Prof. Cabrera’s report eventually found that the evidence presented at court overwhelmingly indicates that Chevron was responsible for the contamination of a swath of rainforest the size of Rhode Island by illegally dumping oil-related waste from 1964-1990. Cabrera estimated that the company may face as much a potential liability of as much as $27.3 billion to remediate the damage.
The lawsuit against Chevron was originally filed in the U.S. in 1993. In 2002, after Chevron filed 14 sworn affidavits praising Ecuador’s judiciary as unbiased and fair, the case was dismissed out of U.S. court and was transferred to Ecuador, where it was refilled in 2003.
Plaintiffs have charged Chevron’s discovery efforts are a misrepresentation of the trial record in Ecuador and nothing more than a sideshow designed to distract attention from the voluminous scientific evidence before the Ecuador court that points to its culpability.
A summary of the some of the questions raised by some of the judicial officers overseeing Chevron’s U.S. lawsuits:
• Judge Fortunato P. Benevides, a member of the Fifth U.S. Circuit Court of Appeals, said that Chevron used “hyperbole” and was “throw(ing) these words like massive fraud” in its allegations that the plaintiffs “colluded” with a court-appointed expert.
• Judge Benevides said that “in the system that they (Ecuadorians) have, they have an inquisitorial system, and they gather evidence. They--they gather evidence from different folks. I mean, that’s just the way they operate, and then they--then they make their report, and the Court either adopts it or doesn’t. It’s not--it’s not the--it’s not the system—oral system that we have in the United States. I mean, the fact that things were turned over to [a court expert] doesn’t bother me at all. I think the question is was he supposed to report the documents...that he referred to…because he’s supposed to be independent, and--and--and you’re not entitled-- you’re not entitled…not to have him talk to people he wants to or gather information that you don’t want him to get, but you are en-, it sounds like, you’re entitled to know, under the Ecuadorian order, what he referred to. …. That’s all you’ve got. I mean, you can throw these words about massive fraud and, uh, all this hyperbole, but that’s--that’s what this case is about….. you’re making a mountain out of a molehill. This is a very simple case. Either Cabrera’s being honest when he doesn’t provide (consultant) materials as a source for his report, or he’s not being honest about that, and that’s just--that’s--that’s it.”

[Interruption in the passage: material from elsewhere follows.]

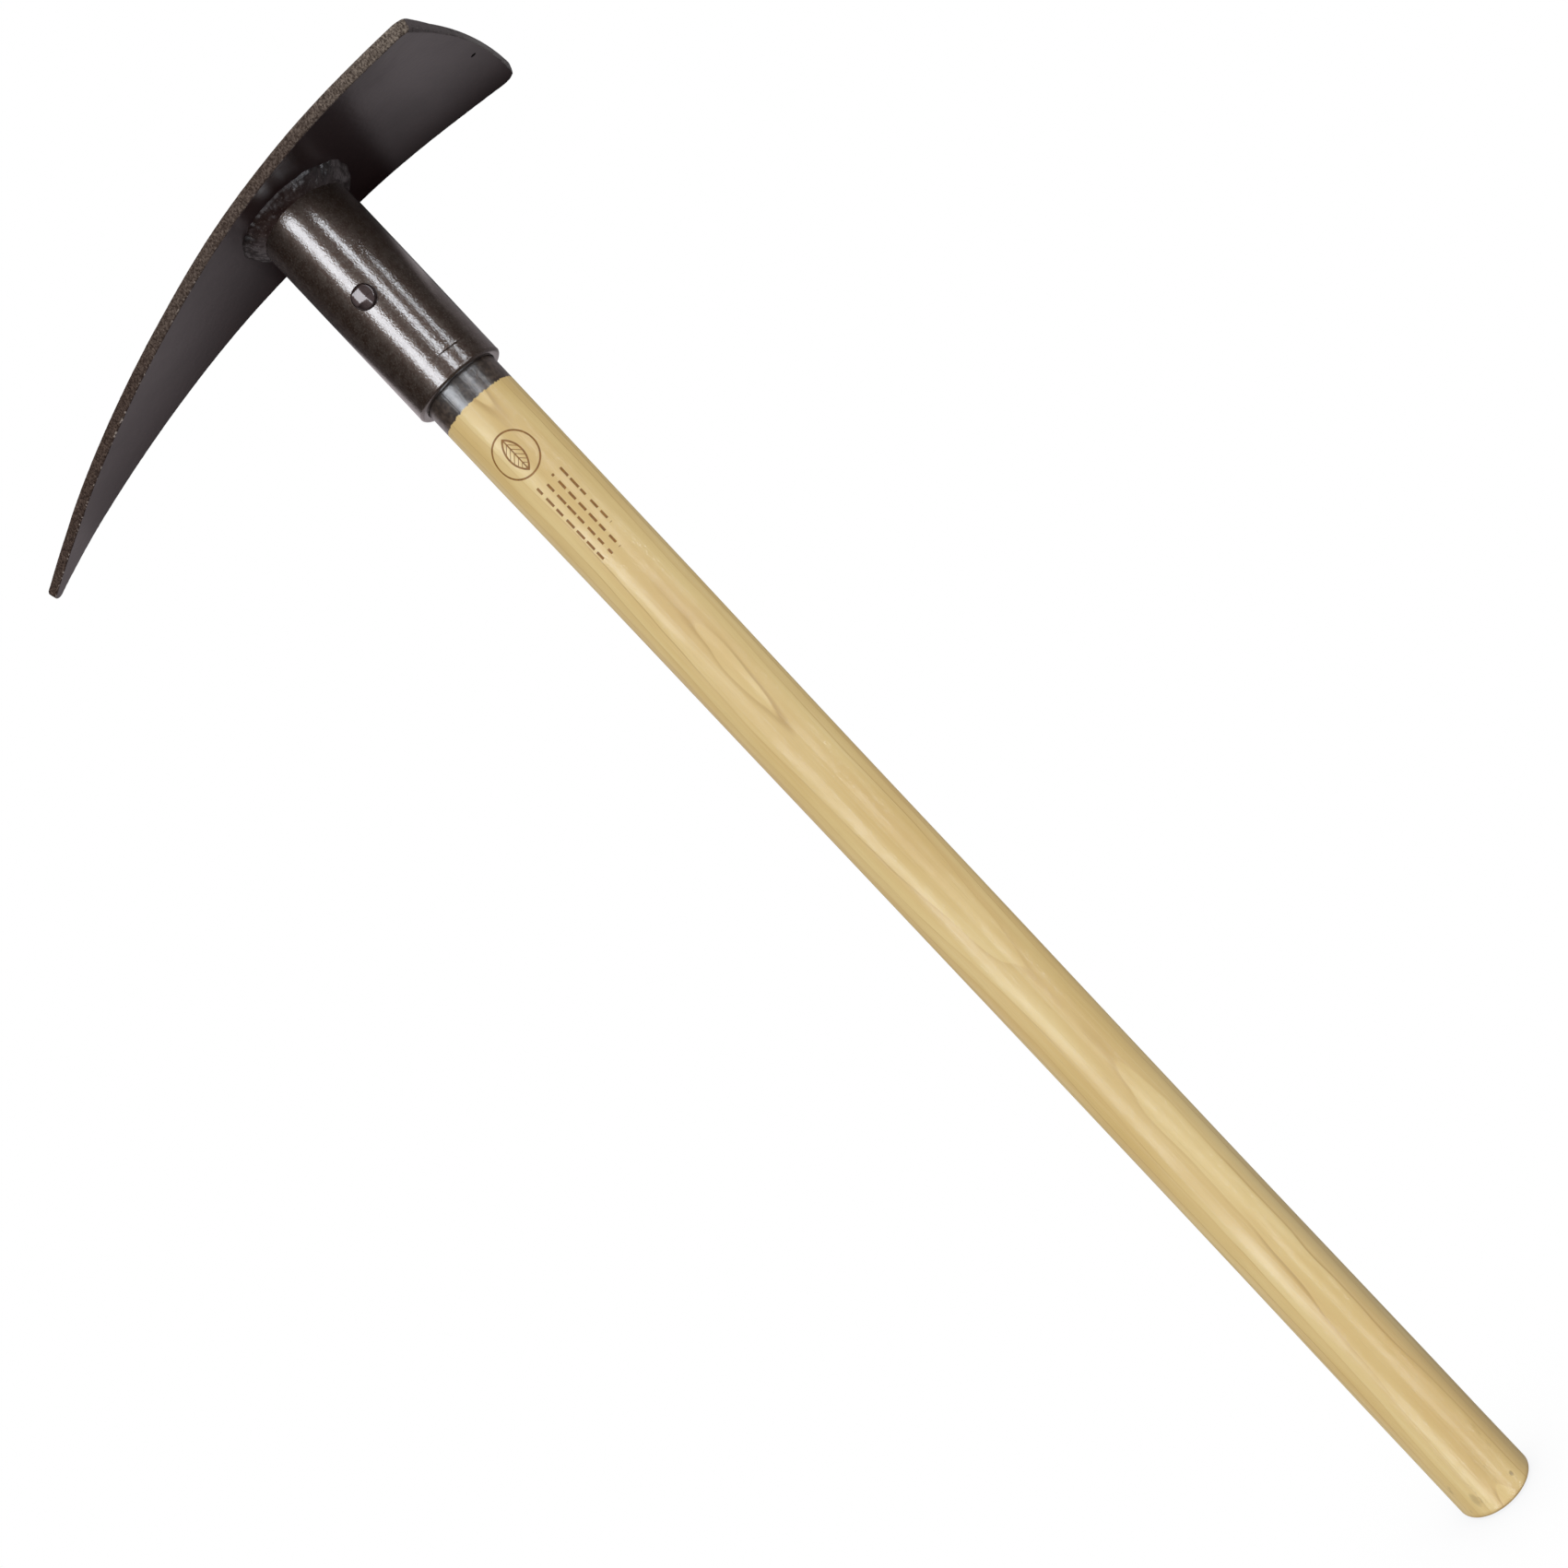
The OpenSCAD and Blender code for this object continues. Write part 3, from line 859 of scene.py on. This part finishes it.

• Judge Benevides emphasized that the company’s stated purpose of its discovery lawsuits has been met and is before the Ecuadorian court to determine any misconduct.
• Judge Benevides said: “Well, if you’ve already shown that--wait a minute, if you’ve already shown that, why--and--and if what you’re saying is true, then you’ve already got what you want to get to the Ecuadorian Court; that there’s a, uh, that there’s already been, uh, a fraud perpetrated on the Ecuadorian Court, haven’t you, I mean, uh, how can you say that you’ve already got Cabrera’s line? That’s what you’re trying to--to--to develop by this evidence, right?.....And if you’ve already proved it, you don’t need it, do you?”
• Magistrate Judge Joe B. Brown said that what should be a limited proceeding is quickly “spiraling out of control.” Judge Brown ruled that the oil giant cannot “use” the U.S. federal court “to try a dispute that is pending in a foreign proceeding.”
• Judge Brown wrote that the discovery proceeding initiated by Chevron “is not an opportunity to put on a full trial” and ruled that “Chevron is not entitled to pierce the work-product protection…because it has not shown the ‘exceptional circumstances’ required” by the Federal Rules of Civil Procedure.
• Judge Brown noted "The case against Chevron is being heard in Ecuador at the request of the company after 30,000 Ecuadorians originally filed suit in U.S. federal court in 1993.“Chevron had the opportunity to litigate this matter in the United States and strongly opposed jurisdiction in favor of litigating in the Ecuadorian courts. While fraud on any court is a serious accusation that must be investigated, it is not within the power of this court to do so, any more than a court in Ecuador should be used to investigate fraud on this court.”
• In an appeal to the U.S. Court of Appeals for the Second Circuit, Judge Gerard E. Lynch referenced Chevron’s allegations that Ecuador’s judiciary is unfair or biased, saying “Well yes, you you…like the Ecuadorian Court when they were in the pockets of the oil companies and you don’t like them now that they’re in the pocket of a populist regime that doesn’t like your oil companies.”
• U.S. District Judge Marcia Crone asked a Chevron lawyer about the company’s effort to have the case transferred to Ecuador: “Weren’t you trying to circumvent the procedures of the Ecuadorian Court?....You’re not getting what you want there, so now you come to the United States and--where there’s more liberal discovery allowed perhaps than in Ecuador, and I--and I think that you, in the first place got a forum non conveniens dismissal from - - in the United States in favor of having procedures in Ecuador, and now maybe this is kind of what you bargained for.”